Designers were encouraged to reuse components in their new products, which resulted in a reduction from about 13,000 different Lego components to 7,000. Since each component's mold could cost up to 50,000 euros on average to create, this reduction saved significant expense. Lego was known for their traditional blocks and components that would allow children to build just about anything their imagination could create. The new strategy broadened the products, targeting new customer segments. Lego managers created products based on themes of popular movies, such as Star Wars and Indiana Jones. They moved into video games, which featured animated Lego characters sometimes based on Hollywood movies. They created a product strategy for adults and engaged the communities who had already set up thousands of Web sites and blogs featuring Lego creations. They embraced the community who thought of Lego as a way to create art, rather than simply a building toy. And they designed a line of Legos aimed at girls, since the majority of their products had primarily targeted boys. The culture of Lego changed to one where nonperformance was unacceptable.

The company's past showed a tendency to focus on innovation and creativity, often at the expense of profits. But that changed. "Knudstorp made it clear that results, not simply feeling good about making the best toys, would be essential if Lego was to succeed. . . Its business may still be fun and games, but working here isn't," describes the current culture at Lego. Some of the most drastic changes came from within Lego's organizational structure. After racking up massive losses in 2004, Lego switched its employee pay structure, offering incentives for appropriate product innovation and sales. Key Performance Indicators encourage product innovation that catalyzed sales while decreasing costs. Development time dropped by 50% and some manufacturing and distribution functions were moved to less expensive locations, but the focus on quality remained. The creation of reusable parts alleviated some of the strain on Lego's supply chain, which in turn helped its bottom line. Lego also expanded into the virtual world, extending into video gaming and virtualinteraction games on the Internet.
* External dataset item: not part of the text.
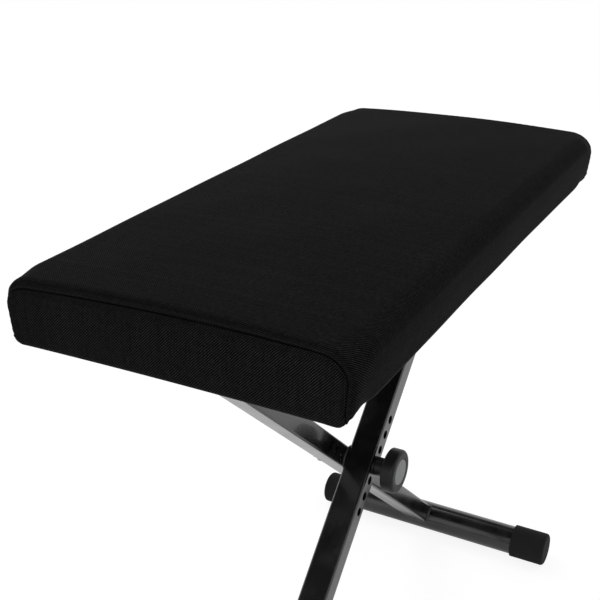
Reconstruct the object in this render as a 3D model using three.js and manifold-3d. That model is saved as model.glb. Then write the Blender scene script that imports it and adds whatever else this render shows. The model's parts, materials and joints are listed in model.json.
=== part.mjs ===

Thinking outside their previous product concepts cut costs while encouraging real-time feedback from customers across a global market. Additionally, Lego created brand ambassadors who organized conventions across the world to discuss product innovation and building communities of fellow customers. With increased revenue, Lego managers considered entering the movie-making business-a risky proposition for a toy company. However, Lego's success with Hollywood-type action figures fueled its interest in a movie-making endeavor. The growth put strains on the information systems supporting the business. Order management and fulfillment were particularly affected, resulting in the inability to meet customer demands. Employee management systems were stretched as new employees were added to support the growth and additional locations. Product design and development, especially the virtual and video games, required new technology, too. To solve some of these problems, Lego managers used the same approach they used for their blocks.

They created a modularized and standardized architecture for their information systems, making it possible to expand more quickly and add capacity and functionality as it was needed. They implemented an integrated enterprise system that gave them new applications for human capital management, operations support, product life cycle management, and data management. The new systems and services, purchased from vendors such as SAP and IBM, simplified the IT architecture and the management processes needed to oversee the IS. One manager at Lego summed it up nicely, "The toy world moves onwards constantly, and Lego needs to re-invent itself continuously. Significant corporate re-shaping introduced new energy to the company." He went on to say that simplifying Lego's IT systems and implementing an efficient product development process that was able to maintain quality and cost favorably positioned Lego to respond to the fast changing pace of the toy industry.

Discussion Questions: 1. How did the information systems and the organization design changes implemented by Knudstorp align with the changes in business strategy?

2. Which of the generic strategies does Lego appear to be using based on this case? Provide support for your choice.

3. Are the changes implemented by Knudstorp an indication of hypercompetition? Defend your position.

4. What advice would you give Knudstorp to keep Lego competitive, growing, and relevant?